Sadly, I was influenced by Purists as an undergraduate in the 1970's, when the Romantic sensibilities of von Bülow were unfashionable, and I discarded the set. I wish that I still had them, for I now recognize that von Bülow's copious footnotes and editorial suggestions, extending even to rewriting some of the notation, retain value. Those Thirty-Two Sonatas helped me survive to adulthood, and von Bülow's comments helped this romantic-minded teenager find a way into the spiritual meaning of these works.

In those days, every evening, when I had finished my regular practicing, I would stumble through a sonata movement, pounding it out on our little spinet piano in the living room. Nearly all of them were far over my head; it was the equivalent of a child in Sunday School class reading Hooker's Laws of Ecclesiastical Polity. But they all were icons, windows into a world of freedom and purity. It was like looking up at the stars, and seeing by their unchanging grace that my petty concerns were not so important as they seemed.

Some of the late sonatas and quartets, which are the ones I love the best, are still over my head; Beethoven's path led far beyond mortal realms. But I played the Moonlight Sonata and the Appassionata Sonata in high school recitals, and (much) later played the Opus 110, one of the most sublime of the late sonatas. I would love to do more, and contemplated a few years ago learning the Diabelli Variations. I soon realized that I am not up to that task, and probably no longer up to playing any Beethoven in public.

In graduate school, I had the opportunity to sing the Ninth Symphony under two different directors, one of whom I hated, and one (Rafael Kubelik) whom I loved. I will be forever grateful for this opportunity. It was not until adulthood – well after graduate school – that I finally encountered the Missa Solemnis.

It is fair to say that Beethoven was not a pious person in the conventional sense. But one author, it may be Romain Rolland, observed that for Beethoven, God was always part of the conversation, and this is true. The best one can tell through the music, Beethoven's relationship with God was much like that of the Psalmist – often stormy, sometimes (as in the Missa) ecstatic [there is hardly anything more amazing in all of music than the opening bars of the Gloria in excelsis], always unflinchingly honest.

Here is the Ninth Symphony, as conducted by Kubelik in 1959.

Seid umschlungen, Millionen!
Diesen Kuß der ganzen Welt!
Brüder, über'm Sternenzelt
Muss ein lieber Vater wohnen.
Ihr stürzt nieder, Millionen?
Ahnest du den Schöpfer, Welt?
Such' ihn über'm Sternenzelt!
Über Sternen muss er wohnen.

Friday, December 13, 2013

Sacramentum caritatis

Pope Francis' recent Apostolic Exhortation Evangelii Gaudium caused me to wonder whether his predecessor had issued similar documents.
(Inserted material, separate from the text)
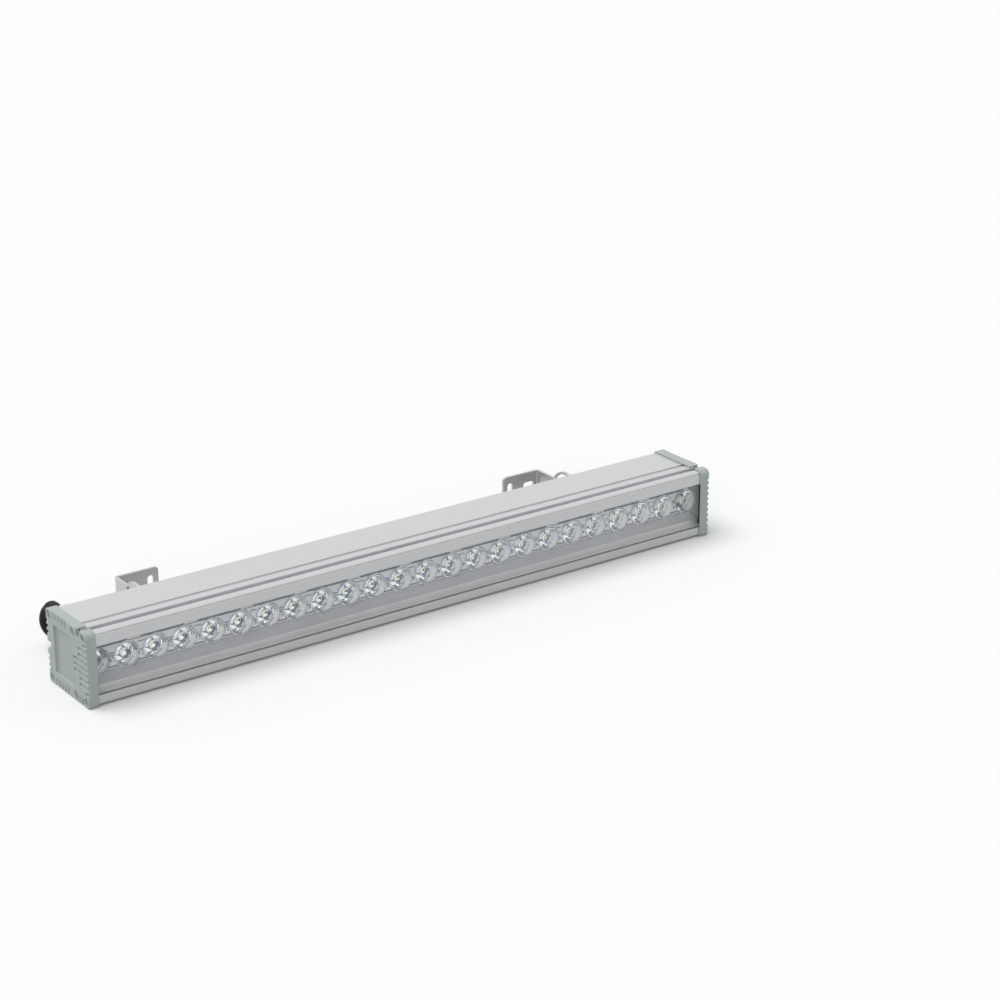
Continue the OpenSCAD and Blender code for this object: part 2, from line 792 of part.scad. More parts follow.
module terminal_screw() {
    color("silver") from_front() translate([terminal_x, terminal_y - terminal_size.y / 3, terminal_z])
        rotate([-90, 0, 0]) pan_screw(board_screw_d, board_head_d, board_head_h,
                                      2 * terminal_size.y / 3 + web_t / 3);
}

entry_y = back_wall_y - entry_len;

// Two cores from the lead's stripped end to the block
module supply_cores() {
    s = terminal_size;
    color("saddlebrown") from_front() for (k = [-1, 1]) {
        from = [gland_x, entry_y, gland_z + k * core_d / 1.8];
        to = [terminal_x - s.x / 3, terminal_y - s.y / 3 + fit_gap, terminal_z + k * s.z / 3];
        lead([from, from - [0, 2 * core_d, 0], [to.x, from.y - 4 * core_d, to.z], to], core_d);
    }
}

module driver_input_leads() {
    s = terminal_size;
    color("steelblue") from_front() for (k = [-1, 1]) {
        from = [terminal_x + s.x / 3, terminal_y - s.y / 3 + fit_gap, terminal_z + k * s.z / 3];
        to = [driver_x[0] + 2 * driver_wall, driver_mid_y, slot_z + k * lead_d];
        near = [driver_x[0] - 4 * lead_d, driver_mid_y, to.z];
        lead([from, from + [0, s.y / 3 + 2 * lead_d, 0], near, to], lead_d);
    }
}

// Pair from the driver's far end along the bottom of the chamber and through the web
module led_leads() {
    low_z = house_z0 + housing_wall + lead_d;
    far_x = driver_x[1] + 4 * lead_d;
    color("firebrick") from_front() for (k = [0, 1]) {
        y = web_back + (1 + 1.4 * k) * lead_d;
        from = [driver_x[1] - 2 * driver_wall, driver_mid_y, slot_z + (2 * k - 1) * lead_d];
        through = [lead_x + (k - 0.5) * 1.15 * lead_d, 0, lead_z];
        turn_x = far_x + 3 * k * lead_d;
        lead([from, [turn_x, from.y, from.z], [turn_x, y, low_z], [through.x, y, low_z],
              [through.x, y, through.z], [through.x, board_face, through.z]], lead_d);
    }
}

// Cable gland
module gland_body() {
    y0 = house_y1 + gland_washer_t;
    color("white") from_front() translate([gland_x, 0, gland_z]) difference() {
        union() {
            rod_y(gland_d, back_wall_y - gland_nut_h - thread_end, y0 + over);
            hex_y(gland_af, y0, y0 + gland_hex_h);
            rod_y(gland_top_d, y0 + gland_hex_h - over, gland_tip_y - dome_taper - thread_end);
        }
        rod_y(cord_d + 4 * fit_gap, back_wall_y - 2 * gland_nut_h, gland_tip_y);
        rod_y(bush_d + 2 * fit_gap, y0 + gland_hex_h, gland_tip_y);
    }
}

module gland_washer() {
    color("dimgray") from_front() translate([gland_x, 0, gland_z]) difference() {
        rod_y(gland_washer_d, house_y1, house_y1 + gland_washer_t);
        rod_y(gland_d + 2 * fit_gap, house_y1 - over, house_y1 + gland_washer_t + over);
    }
}

module gland_locknut() {
    color("white") from_front() translate([gland_x, 0, gland_z]) difference() {
        hex_y(gland_af, back_wall_y - gland_nut_h, back_wall_y);
        rod_y(gland_d + 2 * thread_gap, back_wall_y - gland_nut_h - over, back_wall_y + over);
    }
}

module gland_bush() {
    y0 = house_y1 + gland_washer_t + gland_hex_h + thread_gap;
    color("black") from_front() translate([gland_x, 0, gland_z]) difference() {
        rod_y(bush_d, y0, gland_tip_y - dome_lip);
        rod_y(cord_d + 2 * thread_gap, y0 - over, gland_tip_y);
    }
}

module gland_nut() {
    y0 = house_y1 + gland_washer_t + gland_hex_h + fit_gap;
    top = gland_tip_y - y0;
    inner = gland_top_d / 2 + thread_gap;
    seat = top - dome_lip + thread_gap;
    mouth = cord_r + 2 * fit_gap;
    color("white") from_front() translate([gland_x, y0, gland_z]) rotate([-90, 0, 0]) difference() {
        rotate_extrude() polygon([[inner, 0], [dome_d / 2, 0], [dome_d / 2, top - dome_taper],
                                  [0.46 * dome_d, top - 0.62 * dome_taper],
                                  [0.4 * dome_d, top - 0.25 * dome_taper],
                                  [dome_tip_d / 2, top], [mouth, top], [mouth, seat],
                                  [inner, seat]]);
        for (a = [0 : 60 : 300]) rotate(a) translate([0.48 * dome_d, -dome_d, -over])
            cube([dome_d, 2 * dome_d, top - dome_taper]);
    }
}

module cord_entry() {
    color("#222222") from_front() translate([gland_x, 0, gland_z]) rod_y(cord_d, entry_y, gland_tip_y);
}

// Free lead, swept along its route, whose fall follows the gland's height
function route_z(p) = route_low + route_rise_share * (p.z - route_low);
cord_points = smooth(concat([[gland_x, gland_tip_y, gland_z], [gland_x, gland_tip_y + cord_d, gland_z]],
                            [for (p = cord_route) [gland_x + p.x, house_y1 + p.y, route_z(p)]]), 2);

// Hank: a flat spiral of long loops, drawn in at the waist where the tie holds it
function hank_size(s) = hank_pitch * (hank_turns - s);
function hank_run(x, s) =
    let (w = hank_waist + hank_size(s), r = hank_r - hank_pitch * (hank_turns - 1.25) + hank_size(s))
    w + (r - w) * (1 - cos(180 * abs(x) / hank_half)) / 2;
function hank_bulb(s) = hank_r - hank_pitch * (hank_turns - 1.25) + hank_size(s);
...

I was familiar with the three Encyclical Letters written by Pope Benedict, and through most of his papacy I read with pleasure and spiritual profit his weekly Angelus messages, plus most of his homilies.

But I missed his four Apostolic Exhortations.
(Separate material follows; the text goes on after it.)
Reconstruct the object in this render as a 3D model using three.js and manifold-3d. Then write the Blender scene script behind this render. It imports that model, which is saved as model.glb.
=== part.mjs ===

So far, I have had time only to dip my toes into the first of them, Sacramentum Caritatis (2007). It is a meditation on the Holy Eucharist: its theology, practical applications for its celebration in the church, and its ramifications for life in the world. In many respects, it appears to build on the excellent book he wrote as Cardinal Ratzinger: The Spirit of the Liturgy.

There is one paragraph in the section on practical applications that is explicitly about church music, and I wish to quote it in full:

Liturgical song
42. In the ars celebrandi, liturgical song has a pre-eminent place. Saint Augustine rightly says in a famous sermon that "the new man sings a new song. Singing is an expression of joy and, if we consider the matter, an expression of love". The People of God assembled for the liturgy sings the praises of God. In the course of her two-thousand-year history, the Church has created, and still creates, music and songs which represent a rich patrimony of faith and love. This heritage must not be lost. Certainly as far as the liturgy is concerned, we cannot say that one song is as good as another. Generic improvisation or the introduction of musical genres which fail to respect the meaning of the liturgy should be avoided. As an element of the liturgy, song should be well integrated into the overall celebration. Consequently everything – texts, music, execution – ought to correspond to the meaning of the mystery being celebrated, the structure of the rite and the liturgical seasons. Finally, while respecting various styles and different and highly praiseworthy traditions, I desire, in accordance with the request advanced by the Synod Fathers, that Gregorian chant be suitably esteemed and employed as the chant proper to the Roman liturgy.

This is all very sensible, and I have sought to exercise my ministry in these ways, especially in regard to the correspondence of text and music with “the meaning of the mystery being celebrated, the structure of the rite and the liturgical seasons.” It has often been a struggle, when working with others who see no need for such correspondence and place higher value on the music being "uplifting" or "easy to sing" or "familiar." These three characteristics are indeed important, but they are secondary to music's role in the proclamation of the Gospel, the whole Story, over the course of the three-year lectionary cycle. Over time, the congregation comes to understand what is happening, and comes to expect that the music work in harmony with the Scriptural texts and the liturgical seasons.

The comment on “generic improvisation” is food for thought. I have occasionally played free improvisations in the liturgy, especially as evensong preludes. I have never felt comfortable about it, and I suspect that Benedict is right; liturgical improvisation should be based on the musical materials elsewhere in the service: hymn tunes, chants, chorales.


Benedict's second Exhortation, Verbum Domini (2010) also looks very interesting.